Output all of the data below exactly as given.
++++++++++++++++++++
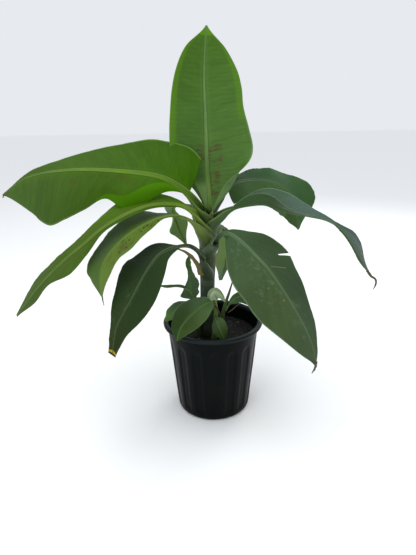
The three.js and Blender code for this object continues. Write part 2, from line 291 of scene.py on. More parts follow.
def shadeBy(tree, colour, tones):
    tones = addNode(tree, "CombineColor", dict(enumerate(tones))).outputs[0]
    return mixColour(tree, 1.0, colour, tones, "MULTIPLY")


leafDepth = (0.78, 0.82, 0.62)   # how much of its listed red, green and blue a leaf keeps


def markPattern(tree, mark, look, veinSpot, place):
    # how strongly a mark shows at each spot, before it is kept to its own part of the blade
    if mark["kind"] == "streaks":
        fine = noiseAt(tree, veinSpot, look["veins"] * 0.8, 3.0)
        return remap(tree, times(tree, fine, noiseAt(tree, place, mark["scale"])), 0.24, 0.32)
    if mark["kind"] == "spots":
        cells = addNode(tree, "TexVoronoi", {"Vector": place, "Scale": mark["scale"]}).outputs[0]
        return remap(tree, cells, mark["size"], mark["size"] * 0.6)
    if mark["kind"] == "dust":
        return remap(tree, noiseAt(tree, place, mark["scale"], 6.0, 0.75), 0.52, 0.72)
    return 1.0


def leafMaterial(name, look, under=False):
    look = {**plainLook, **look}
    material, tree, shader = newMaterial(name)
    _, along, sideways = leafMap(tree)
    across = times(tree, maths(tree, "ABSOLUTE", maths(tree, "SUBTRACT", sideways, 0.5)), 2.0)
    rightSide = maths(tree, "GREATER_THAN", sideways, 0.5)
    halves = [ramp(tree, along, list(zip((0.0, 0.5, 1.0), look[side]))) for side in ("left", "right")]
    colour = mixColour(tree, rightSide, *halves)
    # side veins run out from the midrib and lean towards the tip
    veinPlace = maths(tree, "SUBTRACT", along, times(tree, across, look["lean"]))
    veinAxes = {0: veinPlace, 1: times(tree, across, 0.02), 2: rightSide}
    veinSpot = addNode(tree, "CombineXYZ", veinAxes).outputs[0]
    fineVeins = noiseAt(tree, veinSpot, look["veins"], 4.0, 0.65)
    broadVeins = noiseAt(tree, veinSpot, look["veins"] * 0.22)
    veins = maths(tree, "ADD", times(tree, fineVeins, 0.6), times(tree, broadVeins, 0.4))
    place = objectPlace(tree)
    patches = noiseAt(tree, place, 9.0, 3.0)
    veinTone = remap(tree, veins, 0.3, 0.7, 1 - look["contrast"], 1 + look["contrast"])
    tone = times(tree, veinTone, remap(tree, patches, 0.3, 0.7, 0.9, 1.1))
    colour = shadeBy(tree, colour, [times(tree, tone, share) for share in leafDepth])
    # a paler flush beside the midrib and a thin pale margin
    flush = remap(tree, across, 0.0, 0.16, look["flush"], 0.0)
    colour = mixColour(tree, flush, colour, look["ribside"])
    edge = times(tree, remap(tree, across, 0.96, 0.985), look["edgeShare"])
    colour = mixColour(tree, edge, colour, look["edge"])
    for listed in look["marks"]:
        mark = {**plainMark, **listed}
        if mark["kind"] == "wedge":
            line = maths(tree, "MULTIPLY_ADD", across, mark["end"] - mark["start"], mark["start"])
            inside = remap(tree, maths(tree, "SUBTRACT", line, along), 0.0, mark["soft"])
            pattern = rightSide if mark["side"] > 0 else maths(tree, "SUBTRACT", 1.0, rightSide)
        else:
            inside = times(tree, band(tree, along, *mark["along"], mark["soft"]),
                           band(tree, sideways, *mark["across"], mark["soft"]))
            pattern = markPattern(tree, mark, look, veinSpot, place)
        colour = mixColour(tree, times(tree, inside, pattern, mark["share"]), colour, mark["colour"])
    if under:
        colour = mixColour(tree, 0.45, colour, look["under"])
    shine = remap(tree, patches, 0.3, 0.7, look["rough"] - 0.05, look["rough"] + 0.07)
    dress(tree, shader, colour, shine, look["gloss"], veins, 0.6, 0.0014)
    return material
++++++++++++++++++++
**OUTPUT FOR THIS EXERCISE:**
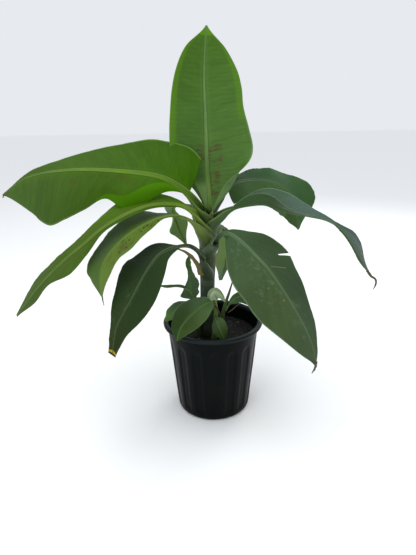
The three.js and Blender code for this object continues. Write part 2, from line 291 of scene.py on. More parts follow.
def shadeBy(tree, colour, tones):
    tones = addNode(tree, "CombineColor", dict(enumerate(tones))).outputs[0]
    return mixColour(tree, 1.0, colour, tones, "MULTIPLY")


leafDepth = (0.78, 0.82, 0.62)   # how much of its listed red, green and blue a leaf keeps


def markPattern(tree, mark, look, veinSpot, place):
    # how strongly a mark shows at each spot, before it is kept to its own part of the blade
    if mark["kind"] == "streaks":
        fine = noiseAt(tree, veinSpot, look["veins"] * 0.8, 3.0)
        return remap(tree, times(tree, fine, noiseAt(tree, place, mark["scale"])), 0.24, 0.32)
    if mark["kind"] == "spots":
        cells = addNode(tree, "TexVoronoi", {"Vector": place, "Scale": mark["scale"]}).outputs[0]
        return remap(tree, cells, mark["size"], mark["size"] * 0.6)
    if mark["kind"] == "dust":
        return remap(tree, noiseAt(tree, place, mark["scale"], 6.0, 0.75), 0.52, 0.72)
    return 1.0


def leafMaterial(name, look, under=False):
    look = {**plainLook, **look}
    material, tree, shader = newMaterial(name)
    _, along, sideways = leafMap(tree)
    across = times(tree, maths(tree, "ABSOLUTE", maths(tree, "SUBTRACT", sideways, 0.5)), 2.0)
    rightSide = maths(tree, "GREATER_THAN", sideways, 0.5)
    halves = [ramp(tree, along, list(zip((0.0, 0.5, 1.0), look[side]))) for side in ("left", "right")]
    colour = mixColour(tree, rightSide, *halves)
    # side veins run out from the midrib and lean towards the tip
    veinPlace = maths(tree, "SUBTRACT", along, times(tree, across, look["lean"]))
    veinAxes = {0: veinPlace, 1: times(tree, across, 0.02), 2: rightSide}
    veinSpot = addNode(tree, "CombineXYZ", veinAxes).outputs[0]
    fineVeins = noiseAt(tree, veinSpot, look["veins"], 4.0, 0.65)
    broadVeins = noiseAt(tree, veinSpot, look["veins"] * 0.22)
    veins = maths(tree, "ADD", times(tree, fineVeins, 0.6), times(tree, broadVeins, 0.4))
    place = objectPlace(tree)
    patches = noiseAt(tree, place, 9.0, 3.0)
    veinTone = remap(tree, veins, 0.3, 0.7, 1 - look["contrast"], 1 + look["contrast"])
    tone = times(tree, veinTone, remap(tree, patches, 0.3, 0.7, 0.9, 1.1))
    colour = shadeBy(tree, colour, [times(tree, tone, share) for share in leafDepth])
    # a paler flush beside the midrib and a thin pale margin
    flush = remap(tree, across, 0.0, 0.16, look["flush"], 0.0)
    colour = mixColour(tree, flush, colour, look["ribside"])
    edge = times(tree, remap(tree, across, 0.96, 0.985), look["edgeShare"])
    colour = mixColour(tree, edge, colour, look["edge"])
    for listed in look["marks"]:
        mark = {**plainMark, **listed}
        if mark["kind"] == "wedge":
            line = maths(tree, "MULTIPLY_ADD", across, mark["end"] - mark["start"], mark["start"])
            inside = remap(tree, maths(tree, "SUBTRACT", line, along), 0.0, mark["soft"])
            pattern = rightSide if mark["side"] > 0 else maths(tree, "SUBTRACT", 1.0, rightSide)
        else:
            inside = times(tree, band(tree, along, *mark["along"], mark["soft"]),
                           band(tree, sideways, *mark["across"], mark["soft"]))
            pattern = markPattern(tree, mark, look, veinSpot, place)
        colour = mixColour(tree, times(tree, inside, pattern, mark["share"]), colour, mark["colour"])
    if under:
        colour = mixColour(tree, 0.45, colour, look["under"])
    shine = remap(tree, patches, 0.3, 0.7, look["rough"] - 0.05, look["rough"] + 0.07)
    dress(tree, shader, colour, shine, look["gloss"], veins, 0.6, 0.0014)
    return material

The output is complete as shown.